> **YOUR INSTRUCTIONS**
Using the records that appear below, write out exactly the lines from the one with "0.085, 0.065), 0.35)" through the one with "bpy.data.objects.remove(obj)", keeping both end lines.

> **EXERCISE MATERIALS**
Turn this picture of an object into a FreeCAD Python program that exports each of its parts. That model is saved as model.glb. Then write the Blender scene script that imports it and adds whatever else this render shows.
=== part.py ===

* * *

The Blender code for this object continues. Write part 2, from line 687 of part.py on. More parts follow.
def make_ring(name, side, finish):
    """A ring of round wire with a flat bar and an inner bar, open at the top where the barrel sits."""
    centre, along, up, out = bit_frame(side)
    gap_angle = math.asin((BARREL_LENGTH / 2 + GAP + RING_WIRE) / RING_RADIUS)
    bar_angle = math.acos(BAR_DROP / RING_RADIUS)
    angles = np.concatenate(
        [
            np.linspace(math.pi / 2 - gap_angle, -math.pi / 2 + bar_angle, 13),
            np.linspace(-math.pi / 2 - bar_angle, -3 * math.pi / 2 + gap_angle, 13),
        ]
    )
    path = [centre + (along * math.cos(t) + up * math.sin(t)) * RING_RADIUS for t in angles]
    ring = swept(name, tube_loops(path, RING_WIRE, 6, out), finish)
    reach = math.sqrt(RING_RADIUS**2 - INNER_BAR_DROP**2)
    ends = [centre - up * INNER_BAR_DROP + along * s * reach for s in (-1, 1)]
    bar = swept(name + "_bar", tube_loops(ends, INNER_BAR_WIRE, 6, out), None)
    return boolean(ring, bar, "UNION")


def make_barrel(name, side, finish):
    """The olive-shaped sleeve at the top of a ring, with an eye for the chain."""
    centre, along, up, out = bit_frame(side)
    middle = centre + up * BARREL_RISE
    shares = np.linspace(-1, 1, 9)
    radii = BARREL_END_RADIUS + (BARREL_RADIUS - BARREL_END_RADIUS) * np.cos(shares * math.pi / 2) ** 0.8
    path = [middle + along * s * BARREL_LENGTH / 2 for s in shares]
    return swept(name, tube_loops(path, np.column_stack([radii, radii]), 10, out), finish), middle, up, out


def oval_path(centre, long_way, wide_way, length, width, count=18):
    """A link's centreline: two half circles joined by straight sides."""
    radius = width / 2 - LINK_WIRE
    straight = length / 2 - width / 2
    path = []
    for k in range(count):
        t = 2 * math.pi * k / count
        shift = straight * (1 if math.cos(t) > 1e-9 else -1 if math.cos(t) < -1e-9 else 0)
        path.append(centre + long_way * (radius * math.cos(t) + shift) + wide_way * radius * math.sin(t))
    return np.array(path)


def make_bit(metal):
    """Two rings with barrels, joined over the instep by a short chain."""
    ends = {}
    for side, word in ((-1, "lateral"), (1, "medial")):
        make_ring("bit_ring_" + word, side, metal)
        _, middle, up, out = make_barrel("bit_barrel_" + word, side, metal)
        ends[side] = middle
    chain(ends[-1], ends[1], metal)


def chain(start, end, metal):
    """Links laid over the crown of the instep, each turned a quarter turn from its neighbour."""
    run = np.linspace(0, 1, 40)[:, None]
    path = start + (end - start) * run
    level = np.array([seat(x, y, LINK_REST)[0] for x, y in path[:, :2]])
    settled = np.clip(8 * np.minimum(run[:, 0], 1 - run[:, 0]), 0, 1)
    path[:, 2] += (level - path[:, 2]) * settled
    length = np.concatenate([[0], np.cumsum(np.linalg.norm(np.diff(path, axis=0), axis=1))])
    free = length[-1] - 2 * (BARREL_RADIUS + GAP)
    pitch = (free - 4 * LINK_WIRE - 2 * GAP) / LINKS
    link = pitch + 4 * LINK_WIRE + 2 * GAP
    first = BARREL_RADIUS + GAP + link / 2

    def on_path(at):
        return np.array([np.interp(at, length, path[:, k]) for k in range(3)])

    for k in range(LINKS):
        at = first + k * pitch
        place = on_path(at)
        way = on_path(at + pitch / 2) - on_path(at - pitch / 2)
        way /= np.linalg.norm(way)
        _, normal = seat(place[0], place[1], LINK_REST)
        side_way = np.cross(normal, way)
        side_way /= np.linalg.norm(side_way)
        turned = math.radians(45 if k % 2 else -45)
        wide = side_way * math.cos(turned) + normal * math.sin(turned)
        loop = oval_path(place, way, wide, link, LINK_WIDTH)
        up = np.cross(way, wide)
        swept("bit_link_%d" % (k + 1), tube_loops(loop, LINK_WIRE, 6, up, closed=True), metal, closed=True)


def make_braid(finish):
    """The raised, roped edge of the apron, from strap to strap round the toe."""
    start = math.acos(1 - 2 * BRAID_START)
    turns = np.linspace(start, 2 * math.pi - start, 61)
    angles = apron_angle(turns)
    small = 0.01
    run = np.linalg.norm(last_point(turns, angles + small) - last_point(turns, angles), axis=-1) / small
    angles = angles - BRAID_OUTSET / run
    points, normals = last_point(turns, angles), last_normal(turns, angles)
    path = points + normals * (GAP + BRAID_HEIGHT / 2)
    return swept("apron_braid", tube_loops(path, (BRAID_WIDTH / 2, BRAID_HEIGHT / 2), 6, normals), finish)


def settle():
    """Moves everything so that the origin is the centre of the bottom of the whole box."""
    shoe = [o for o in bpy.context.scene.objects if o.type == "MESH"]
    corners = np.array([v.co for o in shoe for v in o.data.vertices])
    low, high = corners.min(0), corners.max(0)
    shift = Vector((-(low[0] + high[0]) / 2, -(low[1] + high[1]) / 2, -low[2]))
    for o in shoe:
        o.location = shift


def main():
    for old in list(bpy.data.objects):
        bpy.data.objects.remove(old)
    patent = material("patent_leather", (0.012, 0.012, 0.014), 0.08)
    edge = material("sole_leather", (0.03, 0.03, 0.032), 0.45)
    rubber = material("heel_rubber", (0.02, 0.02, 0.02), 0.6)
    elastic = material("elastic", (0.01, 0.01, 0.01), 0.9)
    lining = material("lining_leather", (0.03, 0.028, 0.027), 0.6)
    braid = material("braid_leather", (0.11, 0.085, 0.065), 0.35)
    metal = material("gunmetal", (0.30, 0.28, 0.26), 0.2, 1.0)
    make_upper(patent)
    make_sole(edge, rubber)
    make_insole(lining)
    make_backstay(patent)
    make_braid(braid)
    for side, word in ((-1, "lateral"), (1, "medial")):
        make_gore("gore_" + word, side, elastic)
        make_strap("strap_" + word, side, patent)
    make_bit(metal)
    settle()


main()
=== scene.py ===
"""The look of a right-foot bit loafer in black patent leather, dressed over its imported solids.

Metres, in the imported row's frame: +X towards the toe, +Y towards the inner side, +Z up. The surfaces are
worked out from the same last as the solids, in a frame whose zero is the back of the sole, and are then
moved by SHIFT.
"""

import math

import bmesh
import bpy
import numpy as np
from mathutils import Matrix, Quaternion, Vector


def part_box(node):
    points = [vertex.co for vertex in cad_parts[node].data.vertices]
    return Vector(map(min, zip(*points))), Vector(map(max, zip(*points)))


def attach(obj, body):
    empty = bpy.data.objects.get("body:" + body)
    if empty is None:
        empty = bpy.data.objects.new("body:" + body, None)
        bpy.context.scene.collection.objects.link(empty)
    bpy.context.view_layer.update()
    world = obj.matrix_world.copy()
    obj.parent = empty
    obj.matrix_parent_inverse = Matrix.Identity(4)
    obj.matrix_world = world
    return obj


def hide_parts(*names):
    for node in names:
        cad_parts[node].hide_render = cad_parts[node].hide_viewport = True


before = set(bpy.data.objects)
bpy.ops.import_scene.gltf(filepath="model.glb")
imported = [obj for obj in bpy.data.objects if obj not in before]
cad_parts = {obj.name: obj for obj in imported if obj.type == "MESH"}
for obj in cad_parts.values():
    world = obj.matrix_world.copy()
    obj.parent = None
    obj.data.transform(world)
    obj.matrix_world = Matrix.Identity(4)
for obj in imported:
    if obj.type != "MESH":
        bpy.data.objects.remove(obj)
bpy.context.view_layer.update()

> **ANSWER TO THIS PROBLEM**
    braid = material("braid_leather", (0.11, 0.085, 0.065), 0.35)
    metal = material("gunmetal", (0.30, 0.28, 0.26), 0.2, 1.0)
    make_upper(patent)
    make_sole(edge, rubber)
    make_insole(lining)
    make_backstay(patent)
    make_braid(braid)
    for side, word in ((-1, "lateral"), (1, "medial")):
        make_gore("gore_" + word, side, elastic)
        make_strap("strap_" + word, side, patent)
    make_bit(metal)
    settle()


main()
=== scene.py ===
"""The look of a right-foot bit loafer in black patent leather, dressed over its imported solids.

Metres, in the imported row's frame: +X towards the toe, +Y towards the inner side, +Z up. The surfaces are
worked out from the same last as the solids, in a frame whose zero is the back of the sole, and are then
moved by SHIFT.
"""

import math

import bmesh
import bpy
import numpy as np
from mathutils import Matrix, Quaternion, Vector


def part_box(node):
    points = [vertex.co for vertex in cad_parts[node].data.vertices]
    return Vector(map(min, zip(*points))), Vector(map(max, zip(*points)))


def attach(obj, body):
    empty = bpy.data.objects.get("body:" + body)
    if empty is None:
        empty = bpy.data.objects.new("body:" + body, None)
        bpy.context.scene.collection.objects.link(empty)
    bpy.context.view_layer.update()
    world = obj.matrix_world.copy()
    obj.parent = empty
    obj.matrix_parent_inverse = Matrix.Identity(4)
    obj.matrix_world = world
    return obj


def hide_parts(*names):
    for node in names:
        cad_parts[node].hide_render = cad_parts[node].hide_viewport = True


before = set(bpy.data.objects)
bpy.ops.import_scene.gltf(filepath="model.glb")
imported = [obj for obj in bpy.data.objects if obj not in before]
cad_parts = {obj.name: obj for obj in imported if obj.type == "MESH"}
for obj in cad_parts.values():
    world = obj.matrix_world.copy()
    obj.parent = None
    obj.data.transform(world)
    obj.matrix_world = Matrix.Identity(4)
for obj in imported:
    if obj.type != "MESH":
        bpy.data.objects.remove(obj)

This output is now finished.